Part of the reason that Ehrlich was so spectacularly wrong predicting mass famine in the 1970s is that Norman Borlaug was just inaugurating the Green Revolution in agriculture, in which farmers massively increased their crop yields per hectare farmed.
But that recent – and repeated — history of being wrong has not stopped Ehrlich from saying that this time he’s right. Nor has it stopped journalists from giving him a perch from which to preach his ol’ time fatalism about there being just too many people around to feed. Now, however, Ehrlich adds a dose of climate change as reason for the same old pessimistic forecasts. And despite giving a total of 13 minutes to this prophet of doom, reporter Scott Pelley did not provide any countervailing point of view to pushback against Ehrlich.
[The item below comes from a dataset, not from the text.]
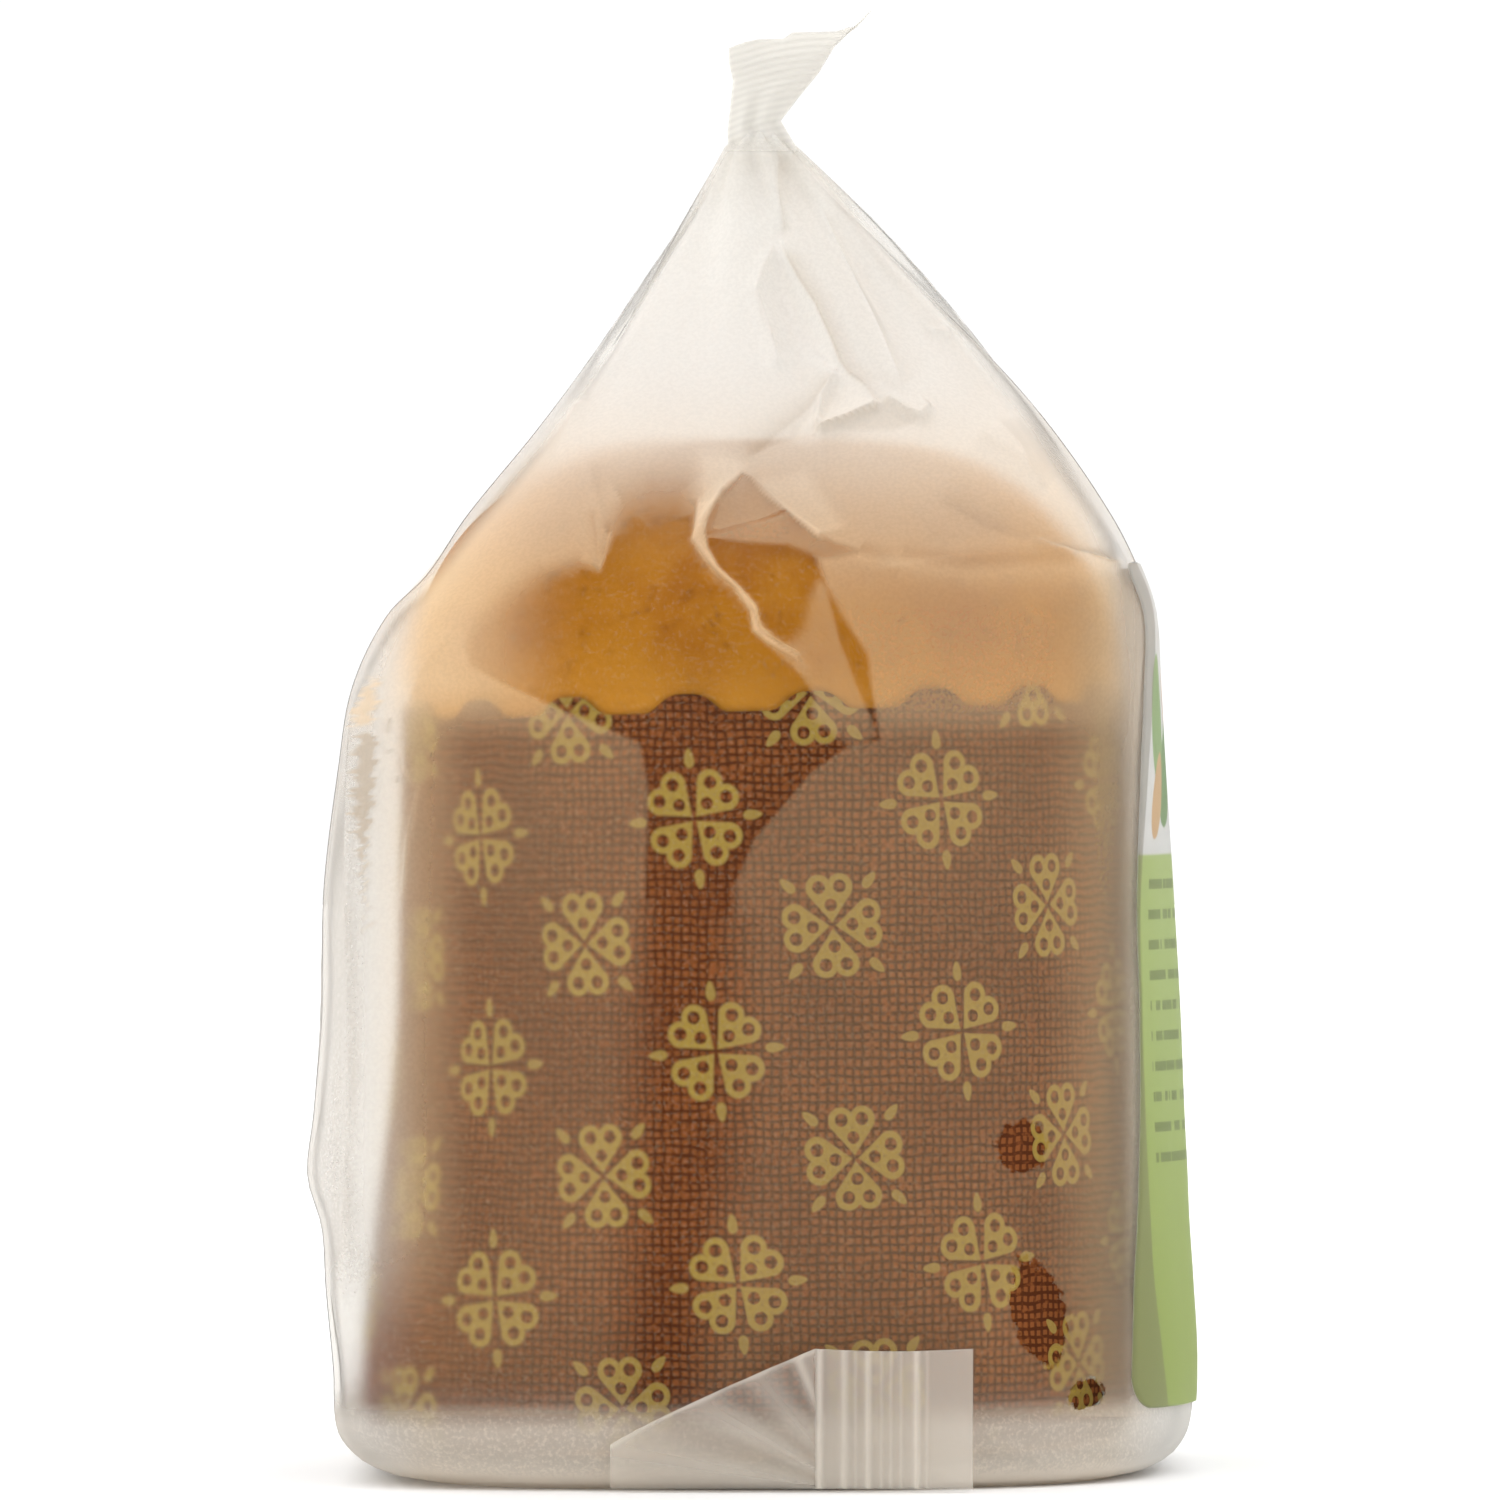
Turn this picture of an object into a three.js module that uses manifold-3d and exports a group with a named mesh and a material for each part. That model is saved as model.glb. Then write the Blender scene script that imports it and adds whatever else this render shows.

While they did not get into it during the interview, Ehrlich has endorsed coercive population measures, including (in The Population Bomb) involuntary sterilization of the population: “Doses of the antidote” to the sterilizing agents, “would be carefully rationed by the government to produce the desired population size.” He also advocates severe taxes be levied on baby furniture, diapers, and baby formula to discourage couples from having children: “There would, of course, have to be considerable experimenting on the level of financial pressure necessary to achieve the population goals.” In a 1977 book he co-authored, Ecoscience: Population, Resources, Environment, he again argued for a “program of sterilizing women after their second or third child.” He further expanded on his idea of involuntarily sterilizing the population by adding sterilants “to drinking water or staple foods.” In 2012, he told reaffirmed his support for mass involuntary sterilization. Ehrlich did tell 60 Minutes, “humanity is not sustainable” and that mankind “needs five more Earths” to maintain our standard of living.
You might say that this does not really matter. It is just a news show that hardly anyone watches. But Ehrlich’s prognostications influenced Red China’s one-child policy and India’s forced sterilization program. These are not only the ravings of fringe academic. Western politicians talk about curbing population growth (the last U.S. budget dedicates $575 million for international family planning programs in order to protect the natural enviroment) and it is a constant theme at many United Nations conferences on everything from women’s rights to housing to nutrition. Rep. Alexandria Ocasio-Cortez (D, NY) questions the morality of having children that could contribute to global climate change.
It might be a coincidence, but Ehrlich’s autobiography was released later in January. It’s title? Life.